Is there a better lower and upper bound $$$X$$$ in this problem?
I believe that I can improve the lower bound to $$$2 \log n$$$ (asymptotically) by showing that any array $$$A$$$ for which the problem is 100% solvable will also allow you to recover the interval $$$[L, R]$$$ (up to a small edge case that doesn't affect asymptotics). In this case, being able to recover any interval means that any two distinct intervals must have different xor-sums.
Let $$$P_i = A_1 \oplus A_2 \oplus \dots \oplus A_i$$$. Then the xor-sum of $$$[L,R] $$$ is $$$P_{L-1} \oplus P_R$$$. Now the only way an interval is un-recoverable is if there are two interval $$$[L,R], [L',R']$$$ (WLOG $$$L \leq L'$$$) with the same xor-sum. This means $$$P_{L-1} \oplus P_R = P_{L'-1} \oplus P_R' \implies P_{L-1} \oplus P_R \oplus P_{L'-1} \oplus P_R' = 0 \implies P_{L-1} \oplus P_{L'-1} = P_R \oplus P_R'$$$.
Now if we know the original problem is solvable, then there must be some $$$z$$$ we can answer such that $$$L \leq z \leq R$$$, $$$L' \leq z \leq R'$$$. This implies $$$L' \leq z \leq R \implies L' - 1 < R$$$.
Now this means that the two intervals $$$[L, L'-1], [R+1, R']$$$ (if they exist) must have the same xor-sum and do not overlap, meaning the original problem was not 100% solvable. Note that if $$$R > R'$$$ we use $$$[R'+1,R]$$$ instead.
The only exception is when $$$L = L'$$$ or $$$R = R'$$$. However in either case this leads to some interval $$$[B, C]$$$ with xor-sum $$$0$$$, which means (unless $$$B = C$$$) that the xor-sums of the non-overlapping intervals $$$[B,B],[B+1,C]$$$ are the same, which is bad.
The only remaining exception is an interval of length $$$1$$$ with xor-sum $$$0$$$, which we can see is an actual counterexample to my earlier claim in the form of arrays like $$$A = [0, 1]$$$ for which the original problem is solvable, but there are two distinct intervals with xor-sum 1. However, as we can have at most one element $$$A_i$$$ equal to 0, this only allows us to increase $$$N$$$ by at most 1.
For completeness, I'll explain why being able to recover the interval forces $$$X \geq 2 \log N$$$ asymptotically.

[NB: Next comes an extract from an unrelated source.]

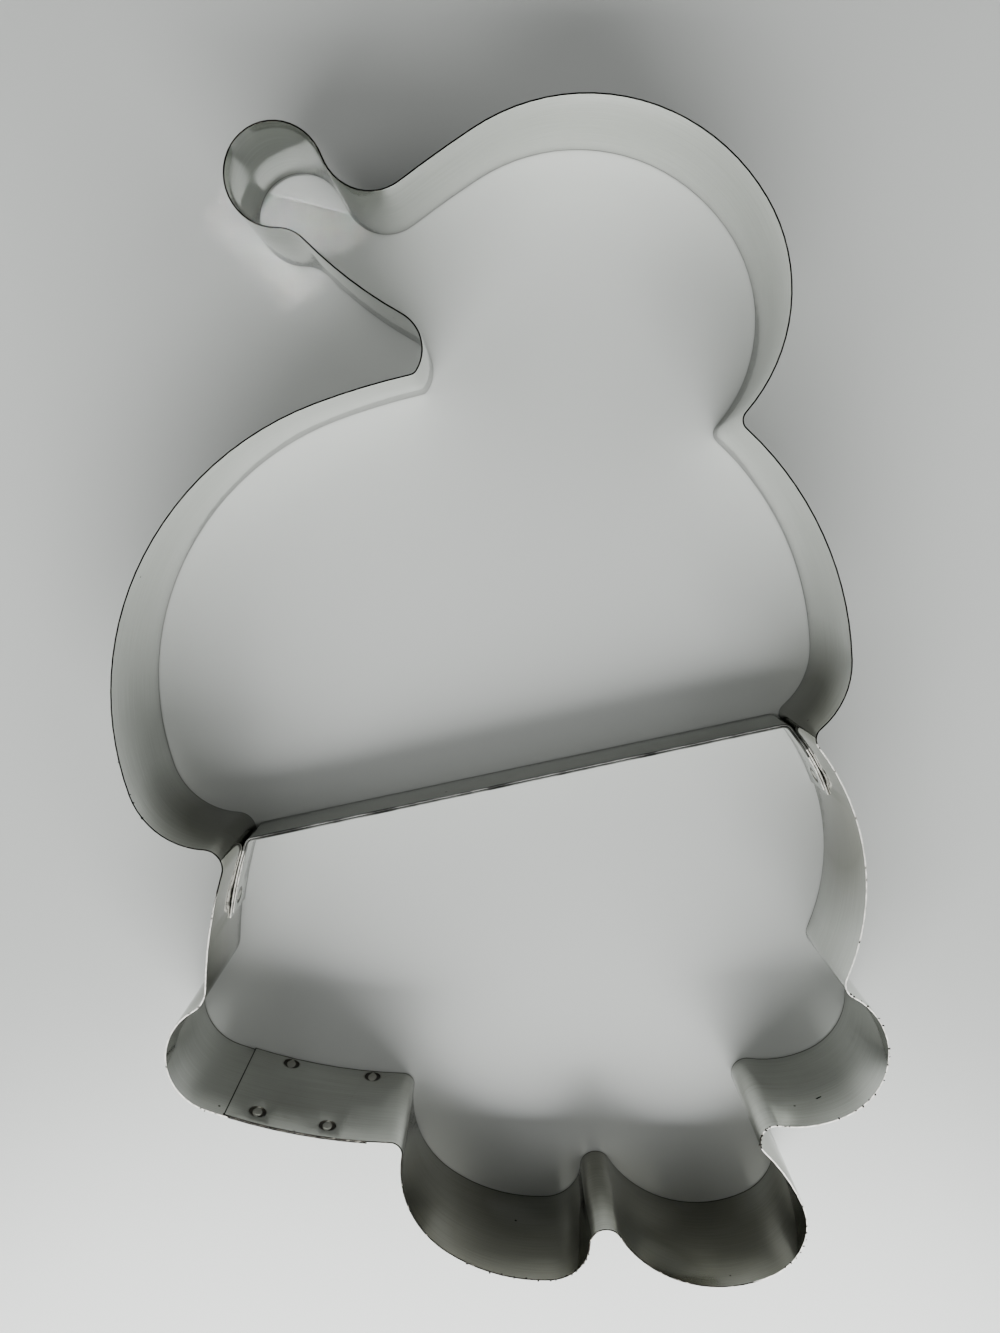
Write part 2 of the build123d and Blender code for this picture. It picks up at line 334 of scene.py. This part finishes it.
# Burrs: small crumbs of steel that slitting left on the upper cut edge, most of
# them on the feet and the right hand, a few on the lap and the left cheek, and
# three slivers that stick to the inner face of the sheet.
burr_places = [
    # lowest x and y, highest x and y in mm, and how many
    ((-10, -111, 21, -103), 24),
    ((52, -106, 60, -86), 14),
    ((48, -80, 75, -48), 30),
    ((-62, -82, -28, -72), 8),
    ((-74, -20, -66, -4), 5),
]
burr_radius = 0.2 * mm
burr_stretches = ((0.7, 1.8), (0.5, 1.1), (0.4, 0.9))
burr_jitter = 0.05 * mm
sliver_places = [(62, -75, 17), (-55, -29, 14), (60, -9, 15)]
sliver_radius = 0.5 * mm
sliver_stretch = (1.5, 0.35, 0.12)
sliver_jitter = 0.06 * mm
rim_height = 24.99 * mm
rim_overhang = 0.05 * mm


def steel_crumb(spot, subdivisions, radius, stretch, turn, jitter):
    bpy.ops.mesh.primitive_ico_sphere_add(subdivisions=subdivisions, radius=radius, location=spot)
    crumb = bpy.context.object
    crumb.scale = stretch
    crumb.rotation_euler = turn
    bpy.ops.object.transform_apply(location=True, rotation=True, scale=True)
    for vertex in crumb.data.vertices:
        vertex.co += jitter * Vector([random.uniform(-1, 1) for axis in range(3)])
    return crumb


random.seed(4)
rim = [
    vertex.co + rim_overhang * Vector((vertex.normal.x, vertex.normal.y, 0))
    for vertex in strip.data.vertices if vertex.co.z > rim_height
]
bpy.ops.object.select_all(action="DESELECT")
burrs = []
for (x_low, y_low, x_high, y_high), count in burr_places:
    near = [
        point for point in rim
        if x_low * mm < point.x < x_high * mm and y_low * mm < point.y < y_high * mm
    ]
    for spot in random.sample(near, min(count, len(near))):
        stretch = [random.uniform(least, most) for least, most in burr_stretches]
        turn = (0, 0, random.uniform(0, math.pi))
        burrs.append(steel_crumb(spot, 1, burr_radius, stretch, turn, burr_jitter))
for place in sliver_places:
    spot, normal = strip.closest_point_on_mesh(Vector(place) * mm)[1:3]
    turn = normal.to_track_quat("Z", "Y").to_euler()
    burrs.append(steel_crumb(spot, 2, sliver_radius, sliver_stretch, turn, sliver_jitter))
for burr in burrs:
    burr.select_set(True)
bpy.ops.object.join()
crumbs = bpy.context.object
crumbs.name = "slit_burrs"
crumbs.data.materials.clear()
crumbs.data.materials.append(shaded_torn_metal)
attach(crumbs, "root")

# Floor, light and camera: a plain pale sheet under the cutter, a large soft window
# light from the feet's side, smaller ones from both sides, a small lamp over the
# bobble that lights its inside, and the camera almost straight above.
floor_width = 1200 * mm
bpy.ops.mesh.primitive_plane_add(size=floor_width)
floor = bpy.context.object
floor.name = "floor"
# Satin paint, which mirrors the walls faintly
floor_paint, floor_shader = bare_finish("pale_floor", metallic=0.2, roughness=0.35)
floor_shader.inputs["Base Color"].default_value = linear("#c3c6c3")
floor.data.materials.append(floor_paint)


def soft_light(name, spot, target, width, height, power, fan=180):
    """An area light: its width and height in metres, power in watts and fan in degrees."""
    data = bpy.data.lights.new(name, "AREA")
    data.shape = "RECTANGLE"
    data.size = width
    data.size_y = height
    data.energy = power
    data.spread = math.radians(fan)
    lamp = bpy.data.objects.new(name, data)
    bpy.context.scene.collection.objects.link(lamp)
    lamp.location = spot
    lamp.rotation_euler = (Vector(target) - Vector(spot)).to_track_quat("-Z", "Y").to_euler()


cutter = (0, 0, 0)
bobble = (-43 * mm, 98 * mm, 0)
soft_light("window", (0, -900 * mm, 580 * mm), cutter, width=1.4, height=0.7, power=35)
soft_light("left", (-800 * mm, 100 * mm, 500 * mm), cutter, width=0.8, height=0.8, power=4)
soft_light("right", (800 * mm, 100 * mm, 500 * mm), cutter, width=0.8, height=0.8, power=4)
soft_light(
    "top", (-47 * mm, 102 * mm, 330 * mm), bobble, width=0.02, height=0.02, power=0.0008, fan=2.2
)

# The room's dim light, brighter towards the window
world = bpy.data.worlds.new("studio")
world.use_nodes = True
sky = world.node_tree
window_direction = (0, -0.8, 0.6)
direction = add_node(sky, "ShaderNodeTexCoord").outputs["Generated"]
towards_window = add_node(
    sky, "ShaderNodeVectorMath", {0: direction, 1: window_direction}, operation="DOT_PRODUCT"
).outputs["Value"]
glow = add_node(
    sky, "ShaderNodeValToRGB", {0: towards_window}, [(0.2, "#626462"), (0.95, "#e0e2e4")]
).outputs[0]
sky.links.new(glow, sky.nodes["Background"].inputs["Color"])
sky.nodes["Background"].inputs["Strength"].default_value = 0.3
bpy.context.scene.world = world

# The camera's place in mm and its turn in degrees
camera_place = (-0.5856, 37.6594, 204.08)
camera_turn = (-7.7728, 0.3406, 0)
camera_data = bpy.data.cameras.new("camera")
camera_data.lens = 27
camera_data.sensor_width = 36
camera_data.clip_start = 0.01
camera = bpy.data.objects.new("camera", camera_data)
bpy.context.scene.collection.objects.link(camera)
camera.location = [distance * mm for distance in camera_place]
camera.rotation_euler = [math.radians(angle) for angle in camera_turn]
bpy.context.scene.camera = camera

This is just because there must be at least $$$\binom{N}{2}$$$ xor-sums of intervals, and each xor-sum is between $$$0$$$ and $$$2^X$$$. As each xor-sum must be distinct, we get $$$2^X \geq \binom{N}{2} \implies X \geq \log \binom{N}{2} \approx 2 \log N$$$.
The upper bound is $$$2 \cdot \log N$$$ bits. Check XX OpenCup GP of Zhejiang Problem J.